Western Cape matrics achieved a pass rate of 82.9 percent last year, up 6.1 percentage points over the 2010 pass rate.
Education MEC Donald Grant visited Mfuleni Secondary in Kuilsrivier to check on their winter school programme.
“I am happy with the roll-out of the Grade 12 winter programme so far and am delighted that reports from the districts indicate high attendance rates at their programmes. This morning there was a 100 percent attendance at Mfuleni Secondary.”
He said this programme was just one of many interventions by the Western Cape Education Department to support and assist matrics.
Grant said that the programmes were held at 98 high schools in the province.
Each of these schools offered specialised tutoring in subjects such as maths, physical science, geography, life sciences, accounting and economics.
Pupils were taught by expert tutors who had a proven record of success at the schools at which they teach.
Grant said that this was to ensure that these learners received the best possible tuition from recognised experts in their fields.
Intensive intervention programmes, such as winter school, had proved successful last year, he said.
The number of underperforming high schools in the province was reduced from 78 in 2010 to 30 in 2011.
“This was a dramatic decline and we are cautiously optimistic that we will see further progress in 2012.”
The poorest schools in Quintile 1 improved their pass rate from 57 percent in 2010 to 70 percent last year.

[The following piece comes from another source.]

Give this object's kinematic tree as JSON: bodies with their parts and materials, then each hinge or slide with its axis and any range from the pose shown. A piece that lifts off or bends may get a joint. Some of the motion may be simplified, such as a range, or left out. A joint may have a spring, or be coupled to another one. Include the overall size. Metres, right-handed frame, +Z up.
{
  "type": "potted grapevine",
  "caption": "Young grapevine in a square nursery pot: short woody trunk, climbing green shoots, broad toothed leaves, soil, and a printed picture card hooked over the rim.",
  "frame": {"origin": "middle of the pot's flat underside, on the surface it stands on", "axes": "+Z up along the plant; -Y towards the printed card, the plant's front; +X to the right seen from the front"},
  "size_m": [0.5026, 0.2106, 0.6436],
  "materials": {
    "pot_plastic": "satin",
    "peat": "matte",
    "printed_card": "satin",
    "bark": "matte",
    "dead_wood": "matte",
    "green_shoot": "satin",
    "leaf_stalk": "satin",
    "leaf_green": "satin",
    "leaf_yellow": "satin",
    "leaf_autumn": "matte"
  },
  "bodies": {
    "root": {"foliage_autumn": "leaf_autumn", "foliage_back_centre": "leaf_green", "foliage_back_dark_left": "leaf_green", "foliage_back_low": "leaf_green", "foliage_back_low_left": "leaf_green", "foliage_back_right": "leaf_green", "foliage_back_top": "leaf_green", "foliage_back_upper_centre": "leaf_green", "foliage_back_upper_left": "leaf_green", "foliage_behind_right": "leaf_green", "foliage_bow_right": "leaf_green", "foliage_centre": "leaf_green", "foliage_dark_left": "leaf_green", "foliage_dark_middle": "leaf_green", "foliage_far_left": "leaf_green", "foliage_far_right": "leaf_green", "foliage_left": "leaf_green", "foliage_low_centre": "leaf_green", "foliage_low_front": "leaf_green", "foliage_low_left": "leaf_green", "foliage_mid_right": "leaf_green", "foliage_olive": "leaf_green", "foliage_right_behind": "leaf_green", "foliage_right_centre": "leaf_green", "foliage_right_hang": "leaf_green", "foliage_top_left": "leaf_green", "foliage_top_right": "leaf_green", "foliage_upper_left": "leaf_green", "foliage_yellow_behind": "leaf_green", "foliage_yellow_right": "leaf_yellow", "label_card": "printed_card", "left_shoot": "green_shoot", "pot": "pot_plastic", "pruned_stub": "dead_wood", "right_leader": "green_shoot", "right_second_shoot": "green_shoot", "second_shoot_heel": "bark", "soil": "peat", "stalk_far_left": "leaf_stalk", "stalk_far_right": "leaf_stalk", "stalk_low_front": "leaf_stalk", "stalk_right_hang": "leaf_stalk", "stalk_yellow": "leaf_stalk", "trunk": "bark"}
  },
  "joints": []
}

“We have specifically tried to assist our underperforming schools in the province. Here, we have implemented an intensive high school intervention project to reduce the number of underperforming schools and subjects in the province.”
Grant said the programme focused on the 30 schools that achieved pass rates of less than 60 percent in last year’s matric exams.
He said that at the start of the 2012 school year, the department approached each of the underperforming schools and conducted an analysis of their exam results and implemented strategies for improvement.